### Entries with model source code
────────────────────

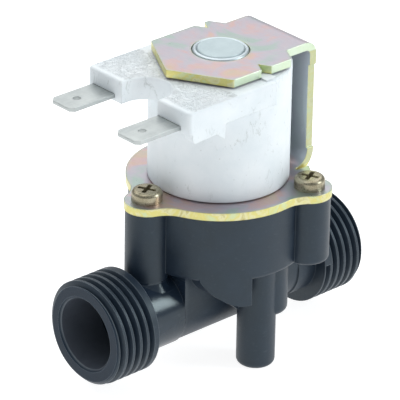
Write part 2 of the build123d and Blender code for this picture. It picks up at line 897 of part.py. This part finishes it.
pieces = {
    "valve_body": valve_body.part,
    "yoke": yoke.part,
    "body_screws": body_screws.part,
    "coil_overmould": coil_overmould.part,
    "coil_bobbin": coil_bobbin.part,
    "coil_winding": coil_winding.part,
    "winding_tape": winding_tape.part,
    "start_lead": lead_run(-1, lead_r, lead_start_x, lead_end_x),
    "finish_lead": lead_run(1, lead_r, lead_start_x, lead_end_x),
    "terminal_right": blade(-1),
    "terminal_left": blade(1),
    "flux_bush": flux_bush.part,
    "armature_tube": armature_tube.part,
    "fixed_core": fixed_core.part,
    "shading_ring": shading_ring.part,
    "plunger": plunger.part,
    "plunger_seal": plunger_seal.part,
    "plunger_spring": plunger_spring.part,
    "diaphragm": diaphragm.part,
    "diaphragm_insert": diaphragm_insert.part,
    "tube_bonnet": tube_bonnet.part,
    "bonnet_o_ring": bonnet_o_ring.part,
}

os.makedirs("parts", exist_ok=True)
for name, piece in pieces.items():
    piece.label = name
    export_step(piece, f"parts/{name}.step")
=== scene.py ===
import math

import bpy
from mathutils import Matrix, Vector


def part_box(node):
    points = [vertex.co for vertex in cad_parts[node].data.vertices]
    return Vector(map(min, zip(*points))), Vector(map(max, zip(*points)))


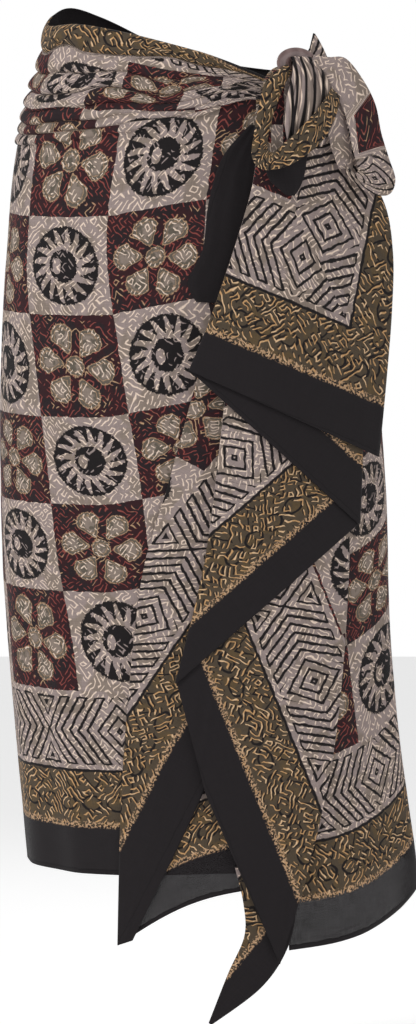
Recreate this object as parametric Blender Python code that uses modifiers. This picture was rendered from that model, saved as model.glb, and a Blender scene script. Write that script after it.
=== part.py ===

────────────────────

Restate the data above exactly, keeping each word as it stands.

### Finished task
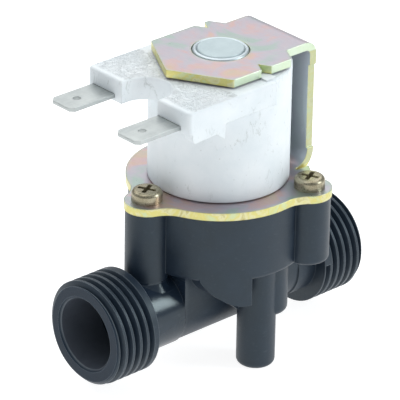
Write part 2 of the build123d and Blender code for this picture. It picks up at line 897 of part.py. This part finishes it.
pieces = {
    "valve_body": valve_body.part,
    "yoke": yoke.part,
    "body_screws": body_screws.part,
    "coil_overmould": coil_overmould.part,
    "coil_bobbin": coil_bobbin.part,
    "coil_winding": coil_winding.part,
    "winding_tape": winding_tape.part,
    "start_lead": lead_run(-1, lead_r, lead_start_x, lead_end_x),
    "finish_lead": lead_run(1, lead_r, lead_start_x, lead_end_x),
    "terminal_right": blade(-1),
    "terminal_left": blade(1),
    "flux_bush": flux_bush.part,
    "armature_tube": armature_tube.part,
    "fixed_core": fixed_core.part,
    "shading_ring": shading_ring.part,
    "plunger": plunger.part,
    "plunger_seal": plunger_seal.part,
    "plunger_spring": plunger_spring.part,
    "diaphragm": diaphragm.part,
    "diaphragm_insert": diaphragm_insert.part,
    "tube_bonnet": tube_bonnet.part,
    "bonnet_o_ring": bonnet_o_ring.part,
}

os.makedirs("parts", exist_ok=True)
for name, piece in pieces.items():
    piece.label = name
    export_step(piece, f"parts/{name}.step")
=== scene.py ===
import math

import bpy
from mathutils import Matrix, Vector


def part_box(node):
    points = [vertex.co for vertex in cad_parts[node].data.vertices]
    return Vector(map(min, zip(*points))), Vector(map(max, zip(*points)))


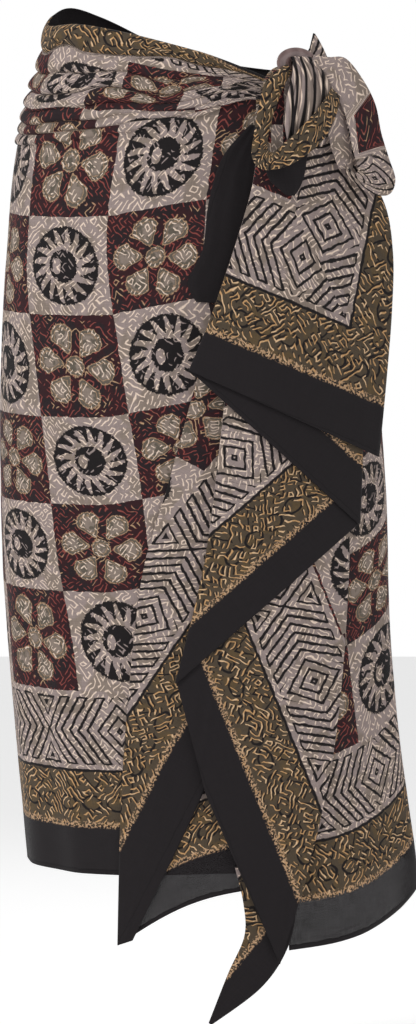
Recreate this object as parametric Blender Python code that uses modifiers. This picture was rendered from that model, saved as model.glb, and a Blender scene script. Write that script after it.
=== part.py ===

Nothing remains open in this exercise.